Short problem
Repeat the material exactly as it appears.

Data section
----------
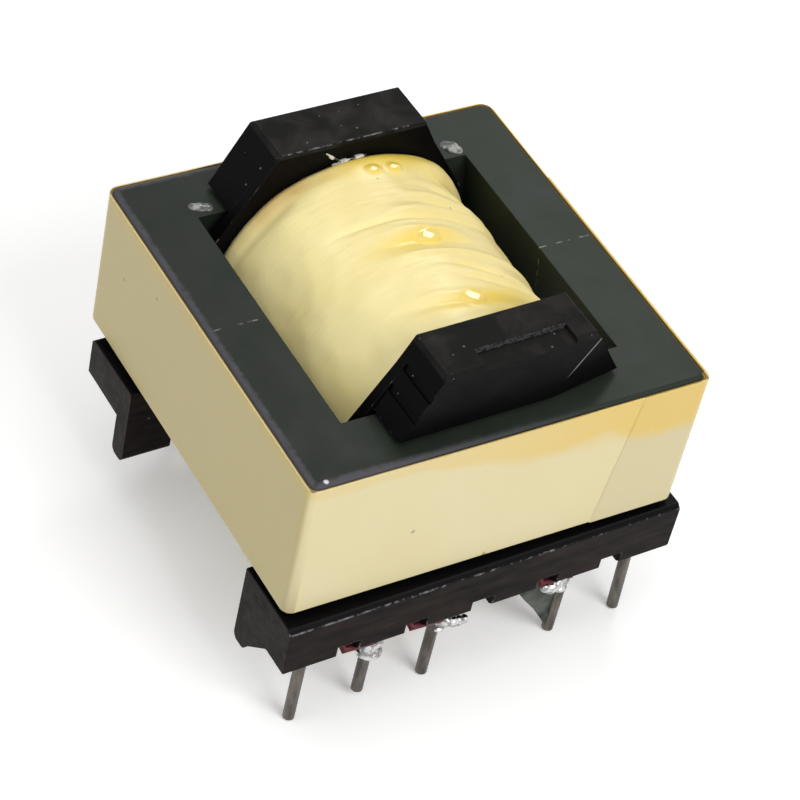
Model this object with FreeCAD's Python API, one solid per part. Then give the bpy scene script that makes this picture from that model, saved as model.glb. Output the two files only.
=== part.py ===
import FreeCAD, Part
import math
import os

# High frequency transformer for a switching power supply.
# Two ferrite E halves with a round middle post stand in a moulded phenolic bobbin,
# which lies on its side and carries two rows of solder pins.
# Origin: centre of the pin field, on the plane of the circuit board.
# +X runs along the pin rows, +Y from the front row to the back row, +Z up. Millimetres.

V = FreeCAD.Vector
UP = V(0, 0, 1)
ALONG_X = V(1, 0, 0)
ALONG_Y = V(0, 1, 0)
FRONT = -1
BACK = 1

# How far a cutting shape runs past the faces that it cuts
over = 0.5

# Pin field. Front places count from the left as pins 1 to 6, back places from the right as 7 to 12.
# The places of pins 4 and 12 are left empty, so that the part fits its board one way round.
pin_pitch = 5.0
row_spacing = 25.0
pins_in_row = 6
front_pins = [(place, FRONT) for place in (1, 2, 3, 5, 6)]
back_pins = [(place, BACK) for place in (6, 5, 4, 3, 2)]
empty_places = [(4, FRONT), (1, BACK)]
wired_pins = [(2, FRONT), (3, FRONT), (5, FRONT), (5, BACK), (3, BACK), (2, BACK)]
pin_radius = 0.4
pin_below_board = 4.2
pin_tip_chamfer = 0.15
short_pin = 2
short_pin_cut = 0.5
bent_pin = 6
bent_pin_angle = 3.0

# Pin rails and feet of the bobbin
rail_past_core = 0.5
rail_overhang = 1.25
rail_depth = 5.75
rail_height = 4.2
rail_edge = 0.3
pin_cover = 1.0
foot_height = 2.2
foot_thickness = 1.45
foot_length = 3.6
foot_round = 0.5
front_foot_root = 3.2
rail_end_chamfer = 0.4
groove_width = 1.6
groove_height = 1.1

# Ferrite core, two equal halves
core_length = 28.5
core_half_depth = 14.0
core_height = 11.4
core_corner_radius = 0.75
core_edge_radius = 0.35
post_diameter = 9.9
post_gap = 0.4
window_width = 21.4
window_side_sag = 0.7
yoke_depth = 4.35
core_on_rail = 0.1
core_centre_y = 1.25
core_turn = -1.0

# Spool of the bobbin: tube and two cheeks
spool_shift = 0.12
cheek_thickness = 0.75
cheek_to_yoke = 0.4
cheek_to_leg = 0.4
cheek_shoulder = 3.85
cheek_top_width = 10.4
bore_clearance = 0.35
tube_wall = 0.8

# Blocks over the yokes, moulded on the cheeks
block_top_width = 10.8
block_foot_width = 15.9
block_depth = 3.9
block_above_core = 5.05
block_over_core = 0.3
block_edge = 0.25
front_block_foot_right = 8.5
facet_width = 5.6
facet_setback = 0.8
facet_below_top = 0.5
slope_groove_width = 0.5
slope_groove_depth = 0.15
slope_groove_shares = (0.36, 0.66)
recess_from_left = 2.7
recess_from_right = 1.5
recess_reach = 1.5
recess_depth = 0.3

# Windings and their insulation, from the tube outwards
winding_end_gap = 0.05
inner_primary_build = 0.75
secondary_build = 1.05
outer_primary_build = 0.75
layer_tape = 0.1
wrap_build = 0.5

# Folds of the wrap: waves round the barrel, their weight, and how far they twist along it
fold_height = 0.13
fold_waves = ((3, 1.0, 2.2), (5, 0.8, -3.0))
fold_sections = 7
fold_points = 22

# Tape round the core. Its end laps over its start, from the front face round the right corner.
core_tape_thickness = 0.2
core_tape_below_top = 0.1
core_tape_above_foot = 0.4
tape_lap_thickness = 0.08
tape_lap_from_corner = 4.1
tape_lap_slant = 1.4
tape_lap_on_side = 20.0

# Lead wires: how far each bend lies inside the rail or past the row of pins
lead_radius = 0.25
lead_clearance = 0.03
lead_start_reach = 6.5
lead_start_inside = 2.6
lead_bend_inside = 1.7
lead_entry_inside = 0.7
lead_turn_inside = 0.6
lead_turn_past = 0.55
lead_turn_aside = 0.25
lead_bend_aside_share = 0.3
lead_bend_drop_share = 0.25

# Solder drawn over the turns of a lead on its pin
lead_turns = 3
solder_build = 0.55
solder_waist_build = 0.38
solder_below_rail = 0.12
solder_above_board = 0.25
solder_fillet = 0.2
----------
Result of the task
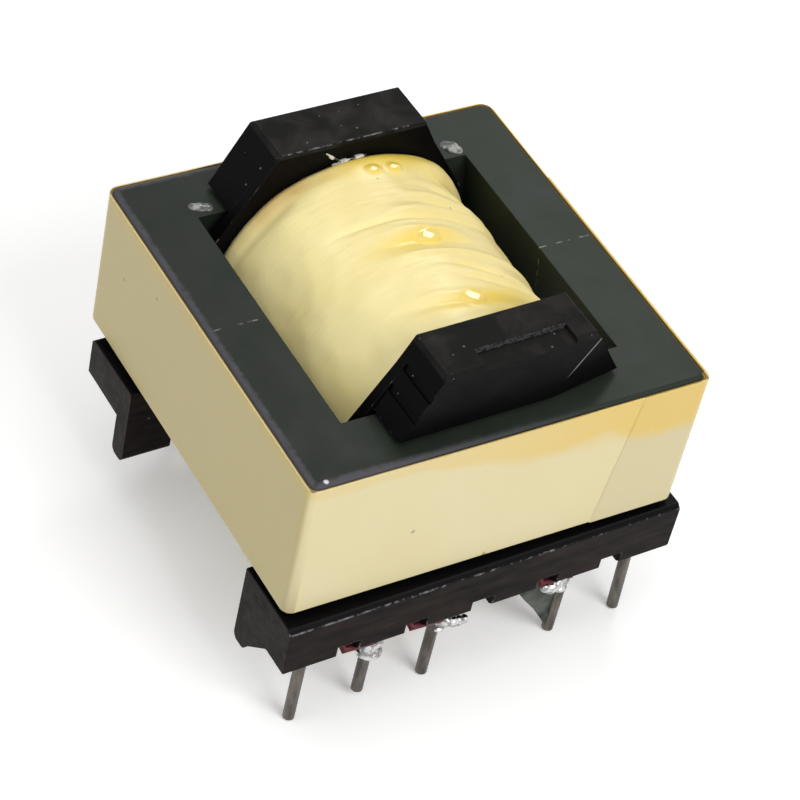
Model this object with FreeCAD's Python API, one solid per part. Then give the bpy scene script that makes this picture from that model, saved as model.glb. Output the two files only.
=== part.py ===
import FreeCAD, Part
import math
import os

# High frequency transformer for a switching power supply.
# Two ferrite E halves with a round middle post stand in a moulded phenolic bobbin,
# which lies on its side and carries two rows of solder pins.
# Origin: centre of the pin field, on the plane of the circuit board.
# +X runs along the pin rows, +Y from the front row to the back row, +Z up. Millimetres.

V = FreeCAD.Vector
UP = V(0, 0, 1)
ALONG_X = V(1, 0, 0)
ALONG_Y = V(0, 1, 0)
FRONT = -1
BACK = 1

# How far a cutting shape runs past the faces that it cuts
over = 0.5

# Pin field. Front places count from the left as pins 1 to 6, back places from the right as 7 to 12.
# The places of pins 4 and 12 are left empty, so that the part fits its board one way round.
pin_pitch = 5.0
row_spacing = 25.0
pins_in_row = 6
front_pins = [(place, FRONT) for place in (1, 2, 3, 5, 6)]
back_pins = [(place, BACK) for place in (6, 5, 4, 3, 2)]
empty_places = [(4, FRONT), (1, BACK)]
wired_pins = [(2, FRONT), (3, FRONT), (5, FRONT), (5, BACK), (3, BACK), (2, BACK)]
pin_radius = 0.4
pin_below_board = 4.2
pin_tip_chamfer = 0.15
short_pin = 2
short_pin_cut = 0.5
bent_pin = 6
bent_pin_angle = 3.0

# Pin rails and feet of the bobbin
rail_past_core = 0.5
rail_overhang = 1.25
rail_depth = 5.75
rail_height = 4.2
rail_edge = 0.3
pin_cover = 1.0
foot_height = 2.2
foot_thickness = 1.45
foot_length = 3.6
foot_round = 0.5
front_foot_root = 3.2
rail_end_chamfer = 0.4
groove_width = 1.6
groove_height = 1.1

# Ferrite core, two equal halves
core_length = 28.5
core_half_depth = 14.0
core_height = 11.4
core_corner_radius = 0.75
core_edge_radius = 0.35
post_diameter = 9.9
post_gap = 0.4
window_width = 21.4
window_side_sag = 0.7
yoke_depth = 4.35
core_on_rail = 0.1
core_centre_y = 1.25
core_turn = -1.0

# Spool of the bobbin: tube and two cheeks
spool_shift = 0.12
cheek_thickness = 0.75
cheek_to_yoke = 0.4
cheek_to_leg = 0.4
cheek_shoulder = 3.85
cheek_top_width = 10.4
bore_clearance = 0.35
tube_wall = 0.8

# Blocks over the yokes, moulded on the cheeks
block_top_width = 10.8
block_foot_width = 15.9
block_depth = 3.9
block_above_core = 5.05
block_over_core = 0.3
block_edge = 0.25
front_block_foot_right = 8.5
facet_width = 5.6
facet_setback = 0.8
facet_below_top = 0.5
slope_groove_width = 0.5
slope_groove_depth = 0.15
slope_groove_shares = (0.36, 0.66)
recess_from_left = 2.7
recess_from_right = 1.5
recess_reach = 1.5
recess_depth = 0.3

# Windings and their insulation, from the tube outwards
winding_end_gap = 0.05
inner_primary_build = 0.75
secondary_build = 1.05
outer_primary_build = 0.75
layer_tape = 0.1
wrap_build = 0.5

# Folds of the wrap: waves round the barrel, their weight, and how far they twist along it
fold_height = 0.13
fold_waves = ((3, 1.0, 2.2), (5, 0.8, -3.0))
fold_sections = 7
fold_points = 22

# Tape round the core. Its end laps over its start, from the front face round the right corner.
core_tape_thickness = 0.2
core_tape_below_top = 0.1
core_tape_above_foot = 0.4
tape_lap_thickness = 0.08
tape_lap_from_corner = 4.1
tape_lap_slant = 1.4
tape_lap_on_side = 20.0

# Lead wires: how far each bend lies inside the rail or past the row of pins
lead_radius = 0.25
lead_clearance = 0.03
lead_start_reach = 6.5
lead_start_inside = 2.6
lead_bend_inside = 1.7
lead_entry_inside = 0.7
lead_turn_inside = 0.6
lead_turn_past = 0.55
lead_turn_aside = 0.25
lead_bend_aside_share = 0.3
lead_bend_drop_share = 0.25

# Solder drawn over the turns of a lead on its pin
lead_turns = 3
solder_build = 0.55
solder_waist_build = 0.38
solder_below_rail = 0.12
solder_above_board = 0.25
solder_fillet = 0.2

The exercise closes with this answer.